Trying to check off some of our "must-do's while we're here", the family took a quick weekend jaunt out on the UAE's Route 66. It differs slightly from the US version: camels, sandstorms, palm and acacia trees. We stayed in a hotel on top of the rocky Jebel Hafeet, one of the UAE's highest, and certainly its best known mountain at a little over 4000 feet.
We were disappointed that the hotel didn't at all live up to the 5 star treatment promised, (and paid for) but the kids liked the swimming pool, and I liked the aerobatics of the Swallows swooping outside our window and the view of desert's amazing colors below. The orange in the dunes comes from iron oxide which, by the way, will color your socks forever as a memento.
The next morning we looked for, but did not find, the Camel Bazaar, though we did see this little guy chillin' on his mama:
and then we went to the renowned Al Ain Zoo. With all the animals, including white, blue-eyed lions, it was somewhat ironic, though perhaps not surprising, that our favorite part of the excellent zoo was this:
Animatronic dinosaurs. Very cool.
They roared, they clawed, they spit and rolled their eyes. The dinosaurs, I mean. The kids too, but to a lesser extent.

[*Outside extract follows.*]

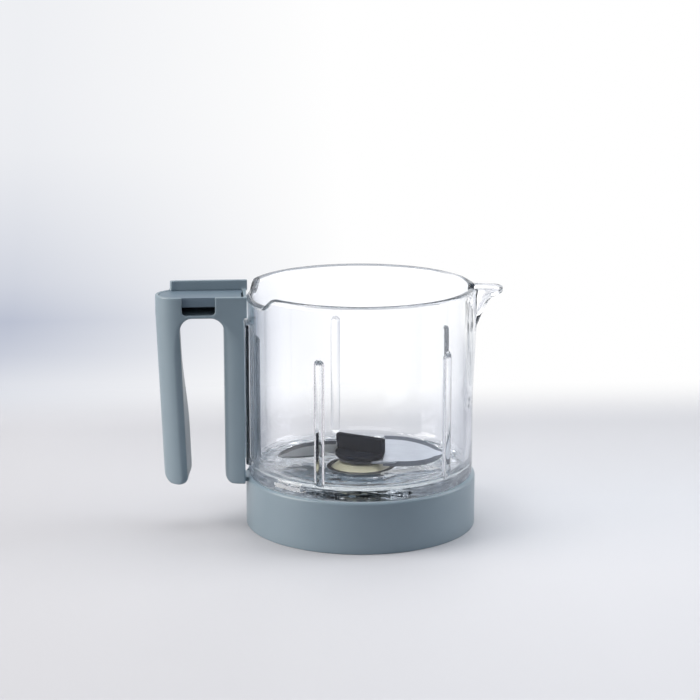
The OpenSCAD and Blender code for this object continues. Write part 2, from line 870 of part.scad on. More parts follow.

We all had our favorites, Thomas loved the baby dinosaurs peeping and popping up from their eggs in a nest, and I was happy to see my homeboy Stegosaurus. I think Bethy and Mike were most into T Rex. Always a crowd pleaser, that one.
Yes, we are such geeks we have favorite dinosaurs. Don't you? Fess up!
Bethy was quite interested in differentiating which dinosaurs were carniverous versus vegetarian, and made up several drawings such as the one below, explaining "I will (or will not) eat you because I do (or do not) eat meat."
Had I carefully checked her chart this might not have happened:
There was even one of the models that the kids could "drive" themselves with buttons and joystick and cutaway parts so they could see how it worked, which you would have thought would be a serious hit, but they enjoyed digging out dinosaur bones even more. Go figure.
It amazes me that we wandered that zoo for hours in 100 degree heat and besides making sure to hydrate, thought little of it.
Back in Seattle, heat over, say 90 would have laid us out flat and useless. How the times are a-changin. On the negative side of that equation, now the kids whine and moan about how they're freezing to death when we go through the dairy section of the grocery store: hurry up, Mom!
It's going to be fun to see what happens when we move. Hope we don't end up someplace truly cold, is all I'm saying.
Muslim man hurrying to prayer through the sandstorm
A sandstorm blew in on the way home. Driving through one is very similar, visually, to being in fog, except windy, and if you get out of the car to take a video, like I did, then expect a gritty mouthful and keep your eyes covered. I hope those bits of silica between my molars were not in vain and you can see the plumes of orange sand being blown off the dunes. Certainly you can hear the winds!
And now back to planning our next getaway, flying out in less than two weeks, which will be to...
Oh, wait, can't tell you yet. Any guesses?